To date, a handful of exoplanetary atmospheres have been studied through the analysis of their host star’s light passing through their atmospheres. As an alien world orbits its star, from our perspective, it may block some of the starlight from view and be registered as a “transit.” The transit method is used by NASA’s Kepler space telescope and has so far confirmed the detection of hundreds of exoplanets. But this method can also help us analyze the chemicals contained in exoplanetary atmospheres.
During a transit, if that exoplanet has an atmosphere, some of the starlight is filtered through its atmosphere. Some wavelengths of that light are absorbed by specific chemicals, leaving a spectroscopic ‘fingerprint’ in the starlight we detect. Although only the largest class of exoplanets have so far had their atmospheres analyzed in this way (gas giants with tight orbits around their stars known as “hot-Jupiters”), Seager argues that with the advent of advanced space telescopes, the composition of smaller worlds’ atmospheres could also studied. Habitable “super-Earths” fall into this category.
Once this happens, we can begin to observe small rocky worlds, potentially detecting spectroscopic signatures of chemicals associated with life.
Although the next generation of space telescopes may be able to detect biosignatures in nearby exoplanets, Seager urges caution.
“(M)any different gases are produced by life, but the anticipated diversity of exoplanet atmosphere composition and host star environments may yield different detectable biosignature gases than the terrestrial examples. Even with excellent data, false positives will drive a permanent ambiguity in many cases,” she adds.
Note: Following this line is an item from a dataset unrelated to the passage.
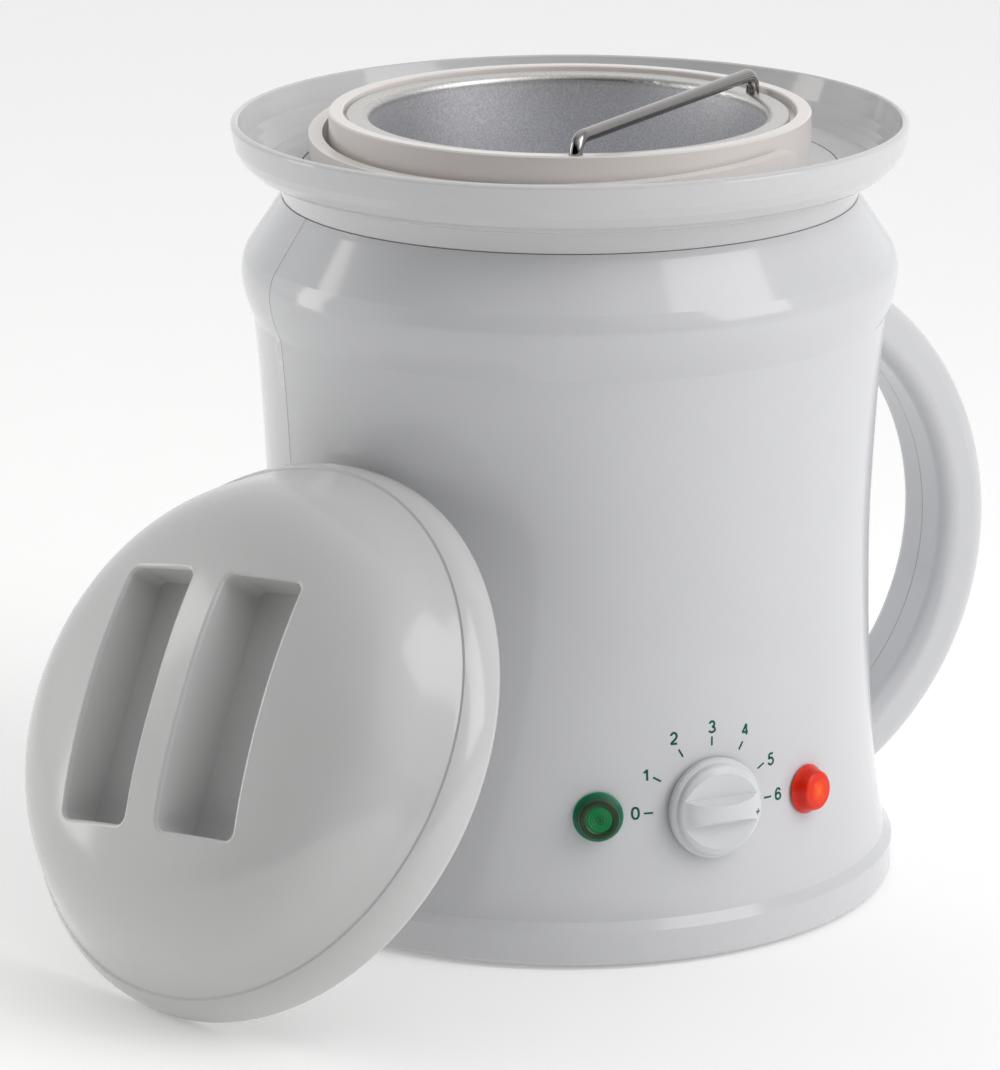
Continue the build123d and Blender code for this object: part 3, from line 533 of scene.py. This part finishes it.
def area(name, azimuth, elevation, distance, width, height, power, tone):
    """Soft box aimed at the pot."""
    aim = Vector(AIM)
    spot = aim + distance * toward(azimuth, elevation)
    data = bpy.data.lights.new(name, "AREA")
    data.shape = "RECTANGLE"
    data.size = width
    data.size_y = height
    data.energy = power
    data.color = tone
    lamp = bpy.data.objects.new(name, data)
    lamp.location = spot
    lamp.rotation_euler = (aim - spot).to_track_quat("-Z", "Y").to_euler()
    bpy.context.scene.collection.objects.link(lamp)


def studio():
    """Room lit by soft glows on its walls and two soft boxes, with a plain pale floor."""
    world = bpy.data.worlds.new("studio")
    scene = bpy.context.scene
    scene.world = world
    scene.view_settings.view_transform = "Standard"
    world.use_nodes = True
    nt = world.node_tree
    sky = nt.nodes["Background"]
    coord = nt.nodes.new("ShaderNodeTexCoord")
    total = None
    for azimuth, elevation, low, high, power in WORLD:
        side = nt.nodes.new("ShaderNodeVectorMath")
        side.operation = "DOT_PRODUCT"
        side.inputs[1].default_value = toward(azimuth, elevation)
        nt.links.new(coord.outputs["Generated"], side.inputs[0])
        glow = nt.nodes.new("ShaderNodeMapRange")
        glow.interpolation_type = "SMOOTHSTEP"
        glow.inputs["From Min"].default_value = low
        glow.inputs["From Max"].default_value = high
        glow.inputs["To Min"].default_value = 0.0
        glow.inputs["To Max"].default_value = power
        nt.links.new(side.outputs["Value"], glow.inputs["Value"])
        if total is None:
            total = glow.outputs["Result"]
        else:
            add = nt.nodes.new("ShaderNodeMath")
            nt.links.new(total, add.inputs[0])
            nt.links.new(glow.outputs["Result"], add.inputs[1])
            total = add.outputs["Value"]
    nt.links.new(total, sky.inputs["Strength"])
    sky.inputs["Color"].default_value = (0.985, 0.99, 1.0, 1.0)
    for box in BOXES:
        area(*box)
    bm = bmesh.new()
    bmesh.ops.create_grid(bm, x_segments=1, y_segments=1, size=FLOOR_HALF)
    floor = bpy.data.objects.new("floor", mesh_of(bm, "floor"))
    scene.collection.objects.link(floor)
    pale = shader("floor_white", (0.90, 0.90, 0.89), 0.9, vary=0.004, specular=0.1, emission=0.22)
    floor.data.materials.append(pale)


dial()
lamps()
pointer()
camera()
studio()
Molecules such as methane can be generated through biological (methanogenic) and geological (volcanic) processes, so the detection of methane in an exoplanetary atmosphere may not indicate life. To find out what is generating that gas, astronomers will need to study the atmosphere in its entirety to avoid jumping to conclusions about that world’s biological potential. The identification of these “false positives,” using advanced instrumentation, will be critical when seeking out genuine biosignatures.
The advances in space-based observatories are tantalizing and, with the launch of JWST and other advanced direct imaging telescopes (such as the “star shade” concept), we could start studying small habitable worlds with atmospheres and teasing hints as to any biosignatures within the next couple of decades.
But to fully investigate this exciting class of exoplanet, “we require the ability to directly image exoplanets orbiting 1,000 or more of the nearest sun-like stars.” Such an endeavor would require a huge space-borne observatory — an optical telescope with a diameter exceeding 10 meters. Considering the Hubble Space Telescope is only 2.4 meters in diameter, the exoplanetary atmosphere telescopes of the future will require some huge innovative leaps before they become a reality.
One thing seems certain, however. The longer we gaze into the stars, the more certain we become about the possibility for life beyond Earth.
“Our own Galaxy has 100 billion stars, and our Universe has upwards of 100 billion galaxies — making the chance for life elsewhere seem inevitable based on sheer probability,” writes Seager. “We can say with certainty that, for the first time in human history, we are finally on the verge of being able to search for signs of life beyond our solar system around the nearest hundreds of stars.”